The Legislature has recognized that the business of selling intoxicating liquors, unless strictly regulated, poses a threat to the welfare of minors. Consequently, under the police power of the state the Legislature laid down the conditions under which such businesses may be conducted in order to minimize its evils. (Farah v. Alcoholic Bev., etc., Appeals Bd., 159 Cal.App.2d 335, 338, 324 P.2d 98; Jacques, Inc. v. State Bd. of Equalization, 155 Cal.App.2d 448, 462—463, 318 P.2d 6; People v. Baker, 38 Cal.App. 28, 34, 175 P. 88.) To hold that ‘good faith’ alone, unrelated to section 25660, justifies a violation of code sections 25658, 25663 or 25665 would be to create a vague defense without guidelines, that might well circumvent the legislative purpose in fixing criteria for proof of age in alcoholic beverage abuses.
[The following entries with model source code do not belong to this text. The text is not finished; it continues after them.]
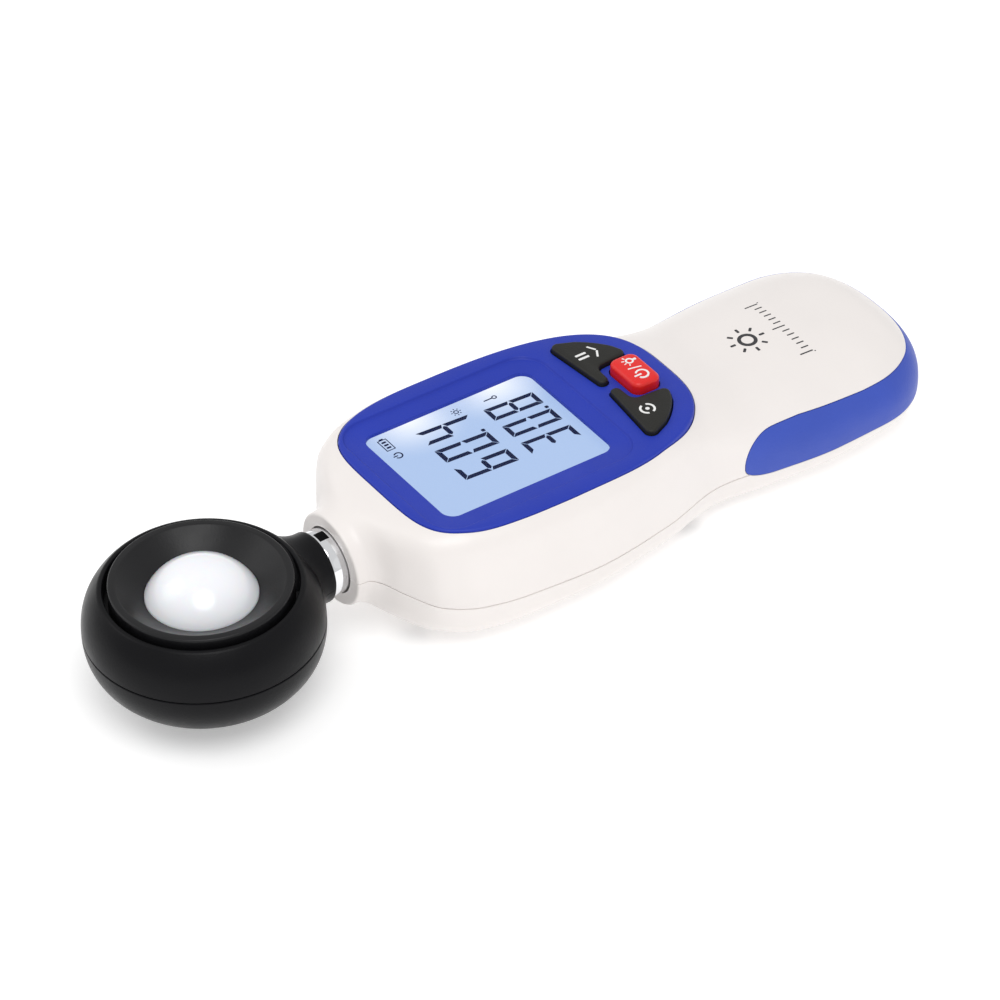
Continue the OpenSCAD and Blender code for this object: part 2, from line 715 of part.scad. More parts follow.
// The head's screws stand on this radius.
head_screw_at = 17.2;
head_screw_r = 1;
head_screw_low = 6.5;
head_screw_head_r = 1.9;
head_screw_head_h = 1.2;
head_screw_top = 17.5;
module at_head_screws() {
  for (a = [90, 210, 330])
    translate([head_screw_at * cos(a), head_y + head_screw_at * sin(a), 0]) children();
}
module head_upper_shell() {
  color([0.13, 0.13, 0.14]) difference() {
    union() {
      head_turned(concat([[0, head_seam_z + head_seam_half]],
        head_arc(head_seam_z + head_seam_half, lip_z, 0, 14),
        [[lip_r - 0.5, lip_z], [lip_r - 0.7, groove_z], [0, groove_z]]));
      intersection() {
        head_stem();
        translate([-big / 2, 0, head_seam_z + head_seam_half]) cube(big);
      }
    }
    difference() {
      head_cavity_upper();
      at_head_screws() translate([0, 0, head_seam_z + head_seam_half]) cylinder(r = 2.4, h = 10, $fn = 32);
    }
    at_head_screws() cylinder(r = head_screw_r + pilot_gap, h = head_screw_top + 0.3, $fn = 32);
    stem_hollow();
    translate([0, head_y, 0]) cylinder(r = ring_hole_r, h = 30, $fn = 96);
    translate([0, head_y, dish_low]) cylinder(r = dish_r + 0.05, h = 30, $fn = 96);
  }
}
module head_cavity_upper() {
  head_turned([[0, 0], [head_radius(head_seam_z, head_wall), 0],
    [head_radius(head_seam_z, head_wall), head_seam_z],
    [head_radius(17.5, head_wall), 17.5], [head_radius(ceiling_z, head_wall), ceiling_z],
    [0, ceiling_z]]);
}
module head_lower_shell() {
  color([0.13, 0.13, 0.14]) difference() {
    union() {
      head_turned(concat([for (i = [0 : 16])
        let (z = head_seam_z - head_seam_half - (head_h - 0.1) * sin(90 * i / 16)) [head_radius(z, 0), z]],
        [[0, head_seam_z - (head_h - 0.1) - head_seam_half], [0, head_seam_z - head_seam_half]]));
      intersection() {
        head_stem();
        translate([-big / 2, 0, head_seam_z - head_seam_half - big]) cube(big);
      }
    }
    difference() {
      head_turned([[0, 2.6], [head_radius(2.6, head_wall), 2.6], [head_radius(4, head_wall), 4],
        [head_radius(7, head_wall), 7], [head_radius(11, head_wall), 11],
        [head_radius(head_seam_z, head_wall), head_seam_z],
        [head_radius(head_seam_z, head_wall), 20], [0, 20]]);
      at_head_screws() cylinder(r = 2.6, h = head_seam_z, $fn = 32);
    }
    stem_hollow();
    at_head_screws() {
      cylinder(r = head_screw_head_r + 0.2, h = head_screw_low + head_screw_head_h, $fn = 32);
      cylinder(r = head_screw_r + 0.15, h = 30, $fn = 32);
    }
  }
}
module dish_ring() {
  color([0.1, 0.1, 0.11]) head_turned([[dish_r, dish_low], [dish_r, 25.4], [dish_r - 0.43, 25.83],
    [16, 25.83], [15.5, 25.4], [dome_r + 0.1, 22.4], [dome_r + 0.1, 21.1], [9.6, 21.1], [9.6, dish_low]]);
}
dome_base_z = 22.45;
dome_flange_z = 21.12;
dome_ball_r = (dome_r^2 + dome_rise^2) / (2 * dome_rise);
dome_wall = 1.5;
module diffuser_dome() {
  inner_a = asin(9 / (dome_ball_r - dome_wall));
  outer_a = asin(dome_r / dome_ball_r);
  cz = dome_base_z + dome_rise - dome_ball_r;
  color([0.96, 0.96, 0.98]) head_turned(concat(
    [[9, dome_flange_z], [dome_r, dome_flange_z]],
    [for (i = [0 : 12]) let (a = outer_a * (1 - i / 12)) [dome_ball_r * sin(a), cz + dome_ball_r * cos(a)]],
    [for (i = [0 : 10]) let (a = inner_a * i / 10)
      [(dome_ball_r - dome_wall) * sin(a), cz + (dome_ball_r - dome_wall) * cos(a)]]));
}
module sensor_board() {
  color([0.1, 0.4, 0.22]) translate([0, head_y, board_sensor_z])
    cylinder(r = 11.2, h = ceiling_z - board_sensor_z, $fn = 96);
}
module photodiode() {
  color([0.8, 0.75, 0.5]) translate([0, head_y, ceiling_z]) {
    cylinder(r = 4.6, h = 0.4, $fn = 64);
    cylinder(r = 4.1, h = 1.6, $fn = 64);
  }
}
module optical_filter() {
  color([0.5, 0.75, 0.5, 0.8]) translate([0, head_y, ceiling_z + 1.62])
    cylinder(r = 4.1, h = 1.2, $fn = 64);
}
module head_screws() {
  color("silver") at_head_screws() {
    difference() {
      translate([0, 0, head_screw_low]) cylinder(r = head_screw_head_r, h = head_screw_head_h, $fn = 32);
      cross_slot(2.4, 0.5, head_screw_low + 0.6);
    }
    translate([0, 0, head_screw_low + head_screw_head_h])
      cylinder(r = head_screw_r, h = head_screw_top - head_screw_low - head_screw_head_h, $fn = 32);
  }
}

front_cover();
rear_cover();
display_bezel();
display_window();
lcd_panel();
lcd_holder();
backlight_panel();
backlight_leds();
zebra_strip();
main_board();
controller_chip();
tact_switches();
temperature_sensor();
power_button();
hold_button();
mode_button();
grip_band();
battery_door();
battery_cells();
battery_springs();
battery_plates();
housing_screws();
board_screws();
neck_bush();
swivel_tube();
index_mark();
wave_washer();
stop_washer();
retaining_clip();
sensor_lead();
housing_lead();
lead_plug();
head_upper_shell();
head_lower_shell();
dish_ring();
diffuser_dome();
optical_filter();
photodiode();
sensor_board();
head_screws();
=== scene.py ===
"""Handheld light meter: visual pieces, materials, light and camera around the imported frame."""
import json
import math
from math import cos, sin, pi, radians

import bmesh
import bpy
from mathutils import Matrix, Vector


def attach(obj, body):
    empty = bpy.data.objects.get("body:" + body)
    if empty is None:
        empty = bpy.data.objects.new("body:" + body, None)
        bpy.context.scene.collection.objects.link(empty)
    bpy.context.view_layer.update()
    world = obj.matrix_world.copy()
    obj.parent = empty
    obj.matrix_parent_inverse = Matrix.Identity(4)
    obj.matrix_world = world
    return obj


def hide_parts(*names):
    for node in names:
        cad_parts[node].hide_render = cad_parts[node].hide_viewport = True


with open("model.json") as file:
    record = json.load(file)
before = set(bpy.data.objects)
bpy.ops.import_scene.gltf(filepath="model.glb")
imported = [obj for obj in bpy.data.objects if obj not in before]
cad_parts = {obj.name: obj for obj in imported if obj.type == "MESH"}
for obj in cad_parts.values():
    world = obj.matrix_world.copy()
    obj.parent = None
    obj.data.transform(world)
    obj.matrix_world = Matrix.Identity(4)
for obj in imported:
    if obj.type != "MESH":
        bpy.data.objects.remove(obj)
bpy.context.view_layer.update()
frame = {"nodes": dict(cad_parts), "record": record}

MM = 0.001

# --- camera: its place was solved from the photograph's perspective -------------------
CAMERA_AT = (-0.834978, 0.549442, 0.839749)
CAMERA_AIM = (-0.003731, 0.003569, 0.015)
CAMERA_ROLL = -2.451
CAMERA_LENS = 245.5
SENSOR_WIDTH = 36.0

# --- light: a white floor, an even sky and three round lamps, in metres and watts -----
FLOOR_GLOW = 0.32
FLOOR_HALF = 4000
FLOOR_DROP = -0.00002
WORLD_LIGHT = 0.7
LAMP_AIM = (0, 0, 0.01)
LAMPS = [
    ("key_light", (-0.38, 0.22, 1.0), 0.7, 3.95),
    ("fill_light", (0.7, 0.6, 0.8), 0.8, 1.6),
    ("low_light", (-0.9, -0.5, 0.4), 0.7, 0.1),
]

# --- the object's driving dimensions, in millimetres ----------------------------------
# Housing
AXIS_H = 16.2
TAIL_Y = -90.7
TAIL_ROUND = 18.0
TAIL_ROUND_Z = 8.0
WALL = 2.4
CAVITY_Y = 33
SEAM_GAP = 0.12
EDGE_ROUND = [(0.0, 0.2), (0.06, 0.08), (0.2, 0.0)]
NOSE_ROUND = 0.5
NECK_BORE_Y = 28
NECK_BORE_R = 8.0
NECK_LIP_R = 6.85
NECK_LIP_Y = 38.4
SCREWS = [(-11.4, 29), (11.4, 29), (-16.6, -30.5), (16.6, -30.5)]
SCREW_WELL_R = 2.2
SCREW_WELL_TOP = 7
DOOR_HALF = 15.4
DOOR_END_Y = -37.0
DOOR_TOP_Z = 6.4
DOOR_GAP = 0.2
DOOR_T = 1.3
DOOR_RIBS = 6
DOOR_RIB = (16, 0.7, 0.34)
DOOR_RIB_Y = -42.5
DOOR_RIB_PITCH = 1.6
DOOR_RIB_DEPTH = 0.35
DOOR_ARROW = [(-3.2, -54.5), (3.2, -54.5), (0, -59)]

# Grip band: its side view is a half oval in front, longer above its middle than below it
GRIP_LOW = 8.3
GRIP_TIP_Y = -41.8
GRIP_TIP_LENGTH = 8.2
GRIP_MIDDLE_Z = 11
GRIP_TIP_RISE = 6.4
GRIP_TIP_POWER = 0.75
GRIP_PROUD = 0.03
GRIP_DEPTH = 1.1
GRIP_GAP = 0.14

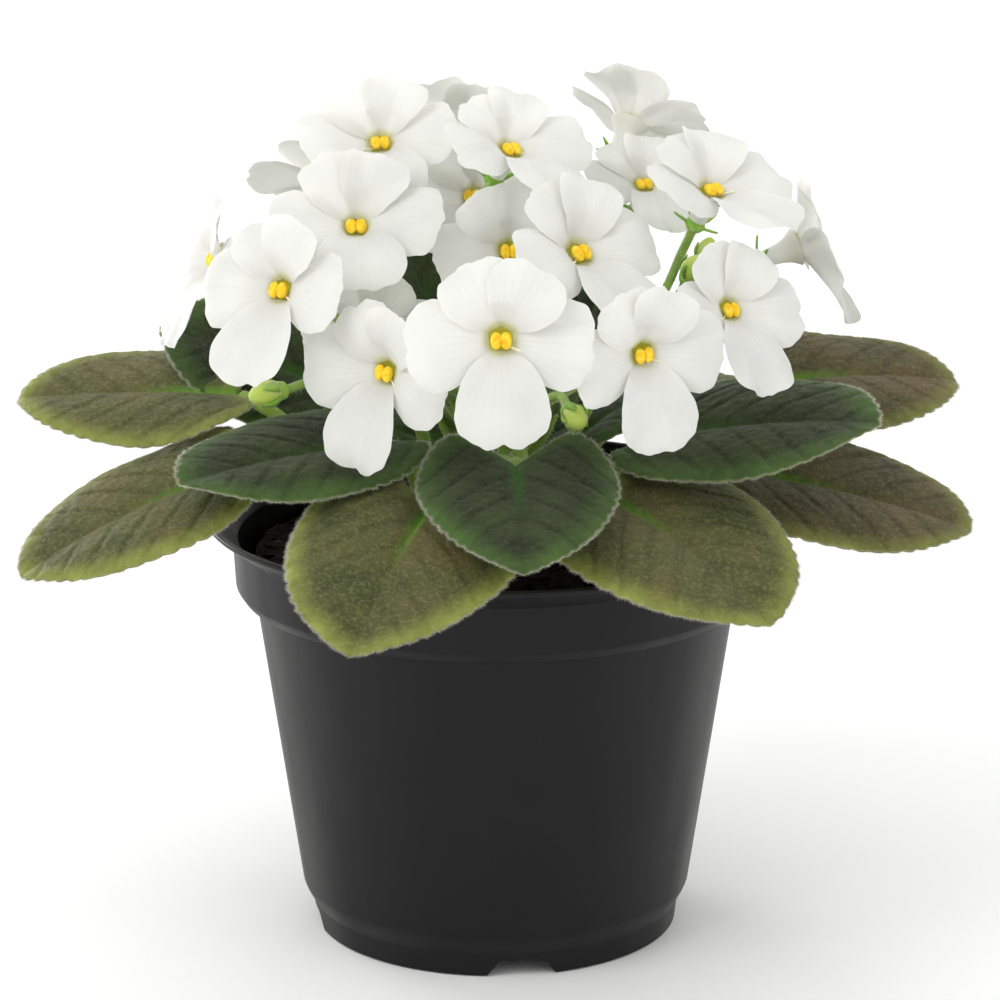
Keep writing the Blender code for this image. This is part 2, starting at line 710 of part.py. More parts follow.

It is clear from the argument that the Appeals Board feels strongly that in this case the licensee's good faith mitigated his violation. This position is supported by the record. But it is one thing to mollify the punishment for an infraction of the law, and quite another to find there has been no infraction. Moreover, it is possible that in the view of the Department it dealt leniently with Boyajian in ordering 10 days' suspension with 10 days stayed providing no other disciplinary action is taken against the licensee within one year. In any event, it is not the severity of the order that is in issue here, it is whether the Appeals Board correctly decided that the Department was in error as a matter of law. For reasons discussed above, we hold that the Department decision is supported in law.

The order of the Appeals Board is reversed.

STONE, Associate Justice.

CONLEY, P.J., and GARGANO, J., concur.